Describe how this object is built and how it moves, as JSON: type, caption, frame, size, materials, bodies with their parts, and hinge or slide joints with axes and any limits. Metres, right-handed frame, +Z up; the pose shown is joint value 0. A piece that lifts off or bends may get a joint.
* * *
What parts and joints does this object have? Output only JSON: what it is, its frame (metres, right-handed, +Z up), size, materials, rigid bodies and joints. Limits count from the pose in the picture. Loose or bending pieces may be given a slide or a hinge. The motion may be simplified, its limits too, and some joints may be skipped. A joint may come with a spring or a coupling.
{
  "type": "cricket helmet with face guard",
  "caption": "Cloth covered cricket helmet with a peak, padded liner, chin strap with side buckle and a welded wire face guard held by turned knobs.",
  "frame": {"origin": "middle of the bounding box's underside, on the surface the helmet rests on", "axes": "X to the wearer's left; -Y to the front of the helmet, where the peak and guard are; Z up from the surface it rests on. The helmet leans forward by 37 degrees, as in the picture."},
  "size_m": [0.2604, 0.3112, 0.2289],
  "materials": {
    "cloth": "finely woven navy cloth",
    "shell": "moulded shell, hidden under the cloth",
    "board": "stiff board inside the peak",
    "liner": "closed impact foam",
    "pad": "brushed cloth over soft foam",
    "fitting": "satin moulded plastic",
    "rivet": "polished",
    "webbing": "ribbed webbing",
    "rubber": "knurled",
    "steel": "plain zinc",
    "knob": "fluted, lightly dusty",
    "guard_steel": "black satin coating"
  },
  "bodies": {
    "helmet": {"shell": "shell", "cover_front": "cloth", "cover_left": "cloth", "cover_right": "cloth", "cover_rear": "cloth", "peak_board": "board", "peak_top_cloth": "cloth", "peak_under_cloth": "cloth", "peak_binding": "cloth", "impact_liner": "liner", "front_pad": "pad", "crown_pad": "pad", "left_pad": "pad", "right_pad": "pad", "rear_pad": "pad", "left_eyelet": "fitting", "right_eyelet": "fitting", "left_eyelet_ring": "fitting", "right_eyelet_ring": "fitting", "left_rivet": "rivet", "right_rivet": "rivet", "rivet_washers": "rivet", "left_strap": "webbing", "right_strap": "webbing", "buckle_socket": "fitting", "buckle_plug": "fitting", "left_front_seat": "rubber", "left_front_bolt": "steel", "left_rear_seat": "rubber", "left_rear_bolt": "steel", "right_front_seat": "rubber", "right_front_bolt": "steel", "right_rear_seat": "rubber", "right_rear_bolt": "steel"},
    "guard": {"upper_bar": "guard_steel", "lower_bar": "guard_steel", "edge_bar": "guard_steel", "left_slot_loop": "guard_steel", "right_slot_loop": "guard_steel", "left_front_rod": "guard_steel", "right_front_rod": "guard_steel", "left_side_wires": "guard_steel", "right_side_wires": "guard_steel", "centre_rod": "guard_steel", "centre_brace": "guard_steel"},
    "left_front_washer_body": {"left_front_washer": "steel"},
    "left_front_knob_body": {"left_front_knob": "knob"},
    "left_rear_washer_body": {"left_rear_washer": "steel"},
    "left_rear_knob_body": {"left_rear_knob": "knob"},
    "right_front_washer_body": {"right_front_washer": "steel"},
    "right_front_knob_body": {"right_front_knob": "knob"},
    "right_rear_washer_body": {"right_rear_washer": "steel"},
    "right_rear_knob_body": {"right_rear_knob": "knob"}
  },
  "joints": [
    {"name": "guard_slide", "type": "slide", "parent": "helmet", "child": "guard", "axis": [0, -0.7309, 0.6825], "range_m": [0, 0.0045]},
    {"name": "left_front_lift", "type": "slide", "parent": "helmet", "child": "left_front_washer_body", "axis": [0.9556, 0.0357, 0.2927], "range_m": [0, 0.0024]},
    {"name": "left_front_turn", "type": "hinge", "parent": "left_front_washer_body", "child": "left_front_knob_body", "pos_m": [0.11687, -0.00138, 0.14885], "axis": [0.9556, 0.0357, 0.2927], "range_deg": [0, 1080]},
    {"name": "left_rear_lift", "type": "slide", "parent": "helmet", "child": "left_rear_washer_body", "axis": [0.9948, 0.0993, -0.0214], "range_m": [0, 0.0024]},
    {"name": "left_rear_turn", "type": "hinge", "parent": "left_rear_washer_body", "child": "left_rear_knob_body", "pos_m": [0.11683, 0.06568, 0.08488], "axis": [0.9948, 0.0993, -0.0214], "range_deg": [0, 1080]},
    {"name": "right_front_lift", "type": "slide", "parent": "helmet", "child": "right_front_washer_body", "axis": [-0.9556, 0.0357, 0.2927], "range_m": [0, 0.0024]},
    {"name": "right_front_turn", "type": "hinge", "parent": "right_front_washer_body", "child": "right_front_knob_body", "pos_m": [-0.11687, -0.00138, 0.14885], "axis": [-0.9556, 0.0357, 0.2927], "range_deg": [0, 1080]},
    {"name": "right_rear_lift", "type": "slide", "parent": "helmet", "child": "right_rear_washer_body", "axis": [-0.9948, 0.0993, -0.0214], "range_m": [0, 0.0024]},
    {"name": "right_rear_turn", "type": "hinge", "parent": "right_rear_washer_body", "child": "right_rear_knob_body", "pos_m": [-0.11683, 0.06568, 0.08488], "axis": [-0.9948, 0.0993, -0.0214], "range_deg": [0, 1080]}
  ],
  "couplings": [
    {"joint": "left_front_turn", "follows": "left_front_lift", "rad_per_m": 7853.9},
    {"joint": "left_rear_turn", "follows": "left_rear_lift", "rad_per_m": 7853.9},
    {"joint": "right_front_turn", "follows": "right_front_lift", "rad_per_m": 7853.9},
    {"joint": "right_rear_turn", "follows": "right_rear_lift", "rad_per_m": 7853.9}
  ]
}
...
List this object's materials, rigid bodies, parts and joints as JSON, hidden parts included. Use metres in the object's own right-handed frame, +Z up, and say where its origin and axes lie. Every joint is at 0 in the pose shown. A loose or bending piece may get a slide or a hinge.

**What is required:** In the records above, find each line holding "object" and copy it.

**Completed exercise:**
Describe how this object is built and how it moves, as JSON: type, caption, frame, size, materials, bodies with their parts, and hinge or slide joints with axes and any limits. Metres, right-handed frame, +Z up; the pose shown is joint value 0. A piece that lifts off or bends may get a joint.
What parts and joints does this object have? Output only JSON: what it is, its frame (metres, right-handed, +Z up), size, materials, rigid bodies and joints. Limits count from the pose in the picture. Loose or bending pieces may be given a slide or a hinge. The motion may be simplified, its limits too, and some joints may be skipped. A joint may come with a spring or a coupling.
List this object's materials, rigid bodies, parts and joints as JSON, hidden parts included. Use metres in the object's own right-handed frame, +Z up, and say where its origin and axes lie. Every joint is at 0 in the pose shown. A loose or bending piece may get a slide or a hinge.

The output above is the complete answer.